3. Is a person eligible for parole who, after October 1, 1983, received a sentence for a crime committed on or after that date under provisions of the Youthful Offender Act (Ch. 958, F.S.), the Mentally Disordered Sex Offender Act (Ch. 917) or which requires participation in a drug rehabilitation program (s. 397.12, F.S.), and the sentence does not conform to sentencing guidelines?
QUESTION ONE
Your first question concerns whether a person serving a sentence not imposed under the sentencing guidelines is reeligible for parole on that sentence after parole has been revoked because of a new offense for which a lawful guidelines sentence has been imposed. It is my opinion that this question should be answered in the affirmative.
Chapter 83-87, Laws of Florida [adding s. 921.001(8), F.S.] makes it clear that parole is no longer a method of release for persons convicted of crimes on or after October 1, 1983, or for persons otherwise lawfully sentenced under the guidelines. While the Staff Analysis to Senate Bill 1140 (Ch. 83-87) indicates that the Legislature was aware that the imposition of the guidelines would have a significant effect on the Parole Commission, there is no indication that parole was intended to be prohibited for non-guidelines sentences imposed for crimes committed prior to October 1, 1983. Thus, persons who were convicted prior to the effective date of the guidelines and who were not sentenced under the guidelines would still be eligible for parole consideration on the former offense as long as the prerequisites of Ch. 947, F.S. are met. Of course, Ch. 83-87 prohibits parole consideration for the latter offense upon which a guidelines sentence was imposed.
QUESTION TWO
Your second question concerns the parole eligibility of a person (not sentenced under the guidelines) who was convicted of misdemeanors for which sentences totaling 12 months or more were imposed and who was otherwise eligible for parole under Ch. 947, F.S. This question should be answered in the negative.

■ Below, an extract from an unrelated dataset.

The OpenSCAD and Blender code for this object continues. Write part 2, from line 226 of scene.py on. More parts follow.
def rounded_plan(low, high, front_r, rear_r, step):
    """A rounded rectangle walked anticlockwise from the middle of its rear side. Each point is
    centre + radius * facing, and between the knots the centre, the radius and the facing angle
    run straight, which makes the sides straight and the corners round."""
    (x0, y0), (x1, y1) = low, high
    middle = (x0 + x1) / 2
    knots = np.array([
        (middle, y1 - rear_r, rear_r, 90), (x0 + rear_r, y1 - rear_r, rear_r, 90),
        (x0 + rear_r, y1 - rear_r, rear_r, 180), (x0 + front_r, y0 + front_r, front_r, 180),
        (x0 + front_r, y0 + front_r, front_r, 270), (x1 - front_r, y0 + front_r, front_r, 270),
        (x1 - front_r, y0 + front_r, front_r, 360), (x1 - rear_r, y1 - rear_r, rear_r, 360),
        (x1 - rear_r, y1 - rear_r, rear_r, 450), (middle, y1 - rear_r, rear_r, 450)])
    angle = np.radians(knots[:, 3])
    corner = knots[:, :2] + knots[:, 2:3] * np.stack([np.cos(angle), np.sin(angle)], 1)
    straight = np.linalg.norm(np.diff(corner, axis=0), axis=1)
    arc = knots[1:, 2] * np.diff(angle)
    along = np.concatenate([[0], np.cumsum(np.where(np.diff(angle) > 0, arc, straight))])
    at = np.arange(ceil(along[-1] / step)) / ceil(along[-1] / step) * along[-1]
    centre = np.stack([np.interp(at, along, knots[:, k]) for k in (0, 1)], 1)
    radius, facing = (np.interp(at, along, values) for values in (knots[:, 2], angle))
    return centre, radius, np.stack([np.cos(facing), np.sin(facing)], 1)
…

Subsection (8) of Ch. 83-87, makes it clear that "[t]he provisions of chapter 947 shall not be applied to" persons convicted of crimes committed after October 1, 1983. A misdemeanor is a crime. See s. 775.08(4), F.S. In reaching this conclusion, I am aware of the statement of intent on House Bill 1325 (Senate Bill 1140) which seems to make the guidelines applicable to "felonies." Journal of the House of Representatives, p. 781 (May 30, 1983). However, thereafter, the Legislature explicitly used the term "crimes" when Ch. 83-87 was enacted, and since this later expression by the Legislature "is clear and unequivocal, . . . legislative intent may be gleaned from the words used without applying incidental rules of construction." Reino v. State, 352 So.2d 853, 860 (Fla. 1977).

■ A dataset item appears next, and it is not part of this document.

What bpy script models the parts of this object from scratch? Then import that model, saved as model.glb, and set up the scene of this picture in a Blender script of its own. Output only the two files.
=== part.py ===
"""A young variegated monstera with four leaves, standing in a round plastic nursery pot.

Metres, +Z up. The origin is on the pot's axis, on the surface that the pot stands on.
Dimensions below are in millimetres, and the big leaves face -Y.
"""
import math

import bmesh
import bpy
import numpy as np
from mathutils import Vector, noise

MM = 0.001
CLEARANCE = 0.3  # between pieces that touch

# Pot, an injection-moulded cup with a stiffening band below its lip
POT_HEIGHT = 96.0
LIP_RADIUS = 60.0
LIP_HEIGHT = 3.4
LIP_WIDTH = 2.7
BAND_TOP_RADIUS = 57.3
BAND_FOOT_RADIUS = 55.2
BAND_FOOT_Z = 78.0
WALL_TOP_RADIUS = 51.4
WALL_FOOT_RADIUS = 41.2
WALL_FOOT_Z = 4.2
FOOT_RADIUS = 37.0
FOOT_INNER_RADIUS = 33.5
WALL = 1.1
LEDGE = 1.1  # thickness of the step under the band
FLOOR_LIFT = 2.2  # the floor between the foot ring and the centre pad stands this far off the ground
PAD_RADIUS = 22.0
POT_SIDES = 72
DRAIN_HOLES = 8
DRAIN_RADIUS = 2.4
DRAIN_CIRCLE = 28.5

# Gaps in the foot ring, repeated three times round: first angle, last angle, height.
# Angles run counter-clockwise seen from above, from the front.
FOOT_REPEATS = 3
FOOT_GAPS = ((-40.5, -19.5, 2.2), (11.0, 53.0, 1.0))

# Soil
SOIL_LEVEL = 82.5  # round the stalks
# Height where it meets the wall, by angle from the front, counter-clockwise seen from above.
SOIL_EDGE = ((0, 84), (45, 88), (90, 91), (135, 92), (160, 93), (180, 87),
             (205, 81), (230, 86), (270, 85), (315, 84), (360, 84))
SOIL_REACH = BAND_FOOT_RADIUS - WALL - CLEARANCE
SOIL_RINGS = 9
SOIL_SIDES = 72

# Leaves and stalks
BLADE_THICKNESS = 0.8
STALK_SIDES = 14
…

Therefore, it is my opinion that misdemeanants convicted of crimes committed after October 1, 1983, are not eligible for parole consideration.
QUESTION THREE
Your third question concerns the parole eligibility of persons sentenced under Ch. 917, F.S. (Mentally Disordered Sex Offender Act), s. 397.12, F.S. (Drug Rehabilitation Program), and Ch. 958, F.S. (Youthful Offender Act). This question should also be answered in the negative.
As previously stated, when Ch. 83-87 was enacted, the Legislature mandated that Ch. 947, F.S. was not applicable to persons convicted of crimes committed after the effective date of the guidelines. No exceptions were included by the Legislature in the statute. While it is true that the Committee Note to Fla.R.Crim.P. 3.701(d)(11) does provide for the exceptions you have noted, to the extent that the rule conflicts with the statute, the Legislature's clear statement must be given effect.

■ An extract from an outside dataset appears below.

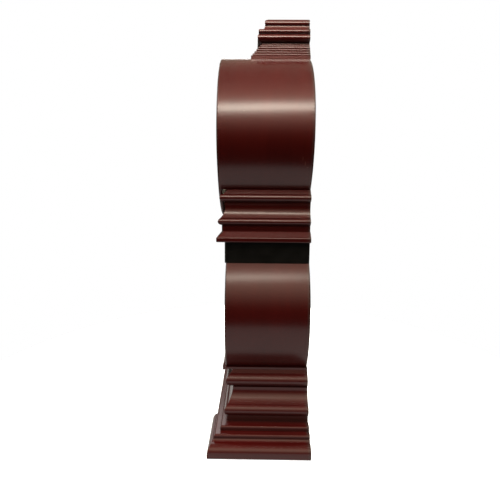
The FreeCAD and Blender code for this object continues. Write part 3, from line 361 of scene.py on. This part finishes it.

The Supreme Court of Florida has repeatedly explained that when statutes conflict with court rules, a statute must be given effect over the rule if the issue involves questions of "substantive law." See, e.g., Benyard v. Wainwright, 322 So.2d 473, 475 (Fla. 1975). In that case, the Court also noted that:
"Substantive law prescribes the duties and rights under our system of government. The responsibility to make substantive law is in the legislature within the limits of state and federal constitutions. Procedural law concerns the means and method to apply and enforce those duties and rights." Id.